Christian Lee Hutson's creative spirit is emboldened with every tour stop 

click to enlarge ERIN RAMBO
  • Erin Rambo

Anyone can write a song. There’s more than technical skill and charisma required to write a good one, though.

As Gram Parsons, Townes Van Zandt and John Prine would all tell you, songwriters need to study their soul as long and hard as they study their craft; a song that transcends beyond the first listen rests on a certain understanding of the human condition.

As self-aware as he is self-deprecating, Christian Lee Hutson is a student of those disciples and isn’t afraid to cut deep into his psyche to further his work and mine a new song. He has plenty of time on his hands to sit alone with his thoughts, too, spending about 250 days a year traveling the country and playing shows all on his lonesome.

“When you are moving fast and in a different place every day, you experience life faster,” Hutson said. “A week on the road feels like a year. It sort of ages you more rapidly. Your emotional capacity kind of demands that you get rid of whatever good or bad thing is going on to be able to digest more.”

Maybe there’s something to be said for slowing things down, though. Consumption and the subsequent purge might be at the core of his creative spirit, but the songs from his 2013 debut album, The Hell with It, felt like they died before they even got a chance to live.

That’s why Hutson decided to experiment with the release of his sophomore album, Yeah Okay I Know. The record has slowly leaked out as a single and video on the last day of each month with a full vinyl release plotted for the end of 2014.

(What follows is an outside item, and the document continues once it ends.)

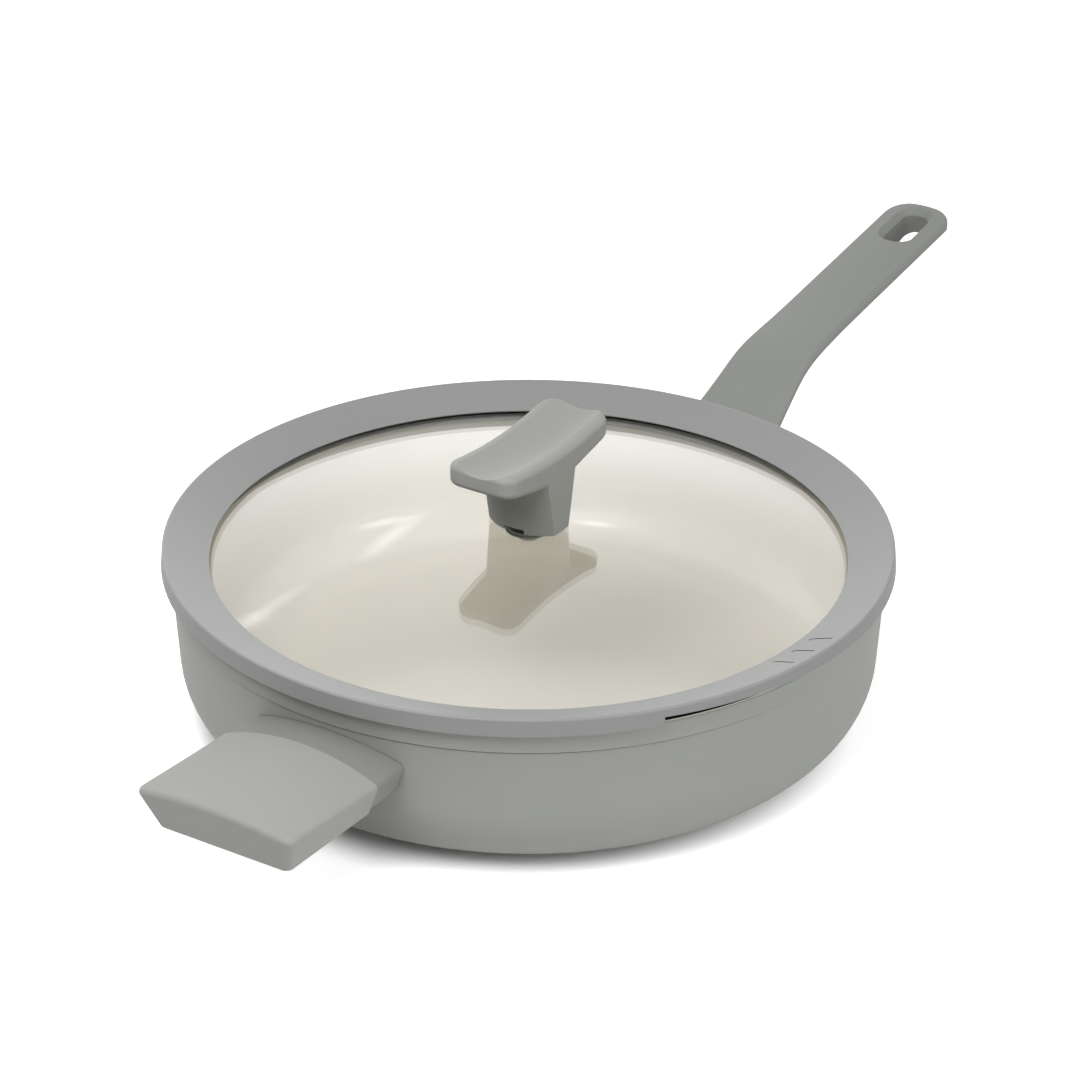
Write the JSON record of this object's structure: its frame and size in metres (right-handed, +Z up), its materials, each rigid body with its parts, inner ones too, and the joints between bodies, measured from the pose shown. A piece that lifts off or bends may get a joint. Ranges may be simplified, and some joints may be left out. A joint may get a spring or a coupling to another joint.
{
  "type": "saute pan with lid",
  "caption": "Deep saute pan with a long handle and a helper handle, cream ceramic lining, and a domed glass lid with a silicone rim and a T-shaped knob.",
  "frame": {"origin": "centre of the foot's underside, on the pan's axis", "axes": "+Z up along the pan's axis, +X along the long handle, helper handle towards -X"},
  "size_m": [0.544, 0.2931, 0.1191],
  "materials": {
    "pan_coating": "matte warm grey, soft to the touch",
    "ceramic": "cream ceramic, glossy",
    "steel": "satin",
    "ferrule": "matte, darker than the grips",
    "grip": "soft touch",
    "glass": "clear, polished",
    "silicone": "matte silicone",
    "black_rubber": "matte",
    "brass": "machined",
    "clear_plastic": "milky"
  },
  "bodies": {
    "pan": {"pan_body": "pan_coating", "ceramic_lining": "ceramic", "induction_plate": "steel", "long_handle_ferrule": "ferrule", "long_handle_grip": "grip", "long_handle_screw": "steel", "long_handle_washer": "steel", "helper_ferrule": "ferrule", "helper_grip": "grip", "helper_screws": "steel", "helper_washers": "steel"},
    "lid": {"lid_glass": "glass", "lid_ring": "silicone", "knob": "grip", "knob_insert": "brass", "knob_gasket": "black_rubber", "lid_hole_bush": "clear_plastic", "under_gasket": "silicone", "lid_washer": "steel", "lid_screw": "steel"}
  },
  "joints": [
    {"name": "lid_lift", "type": "slide", "parent": "pan", "child": "lid", "axis": [0, 0, 1], "range_m": [0, 0.06]}
  ]
}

“This makes it so that every month feels like a party for me. Maybe that’s selfish, but it makes it so that I get to focus and process what a song is really all about. This is a way to force people to actually listen to an album in the most excruciating way possible,” he joked.

It helps that his modern take on folk — à la Jason Isbell — was delivered with a more radio-friendly lilt this go-around, at least according to Hutson.

“The intention was to make a pop record,” he said. “I’ve had people argue with me about that, but in my weird, messed-up mind, that’s still what I did: Make a Taylor Swift album. I tried learning how to be Kanye West.”

Playing Sunday at Red Brick Bar, Hutson doesn’t know how or when he’ll release either album waiting in the wings, but he is seeking to find the perfect balance between moving forward and looking back.

“Nostalgia is toxic,” he said. “It’s good to a point, but when you sit with something for too long, it will anchor you in a bad way, and I don’t want to feel anchored down.”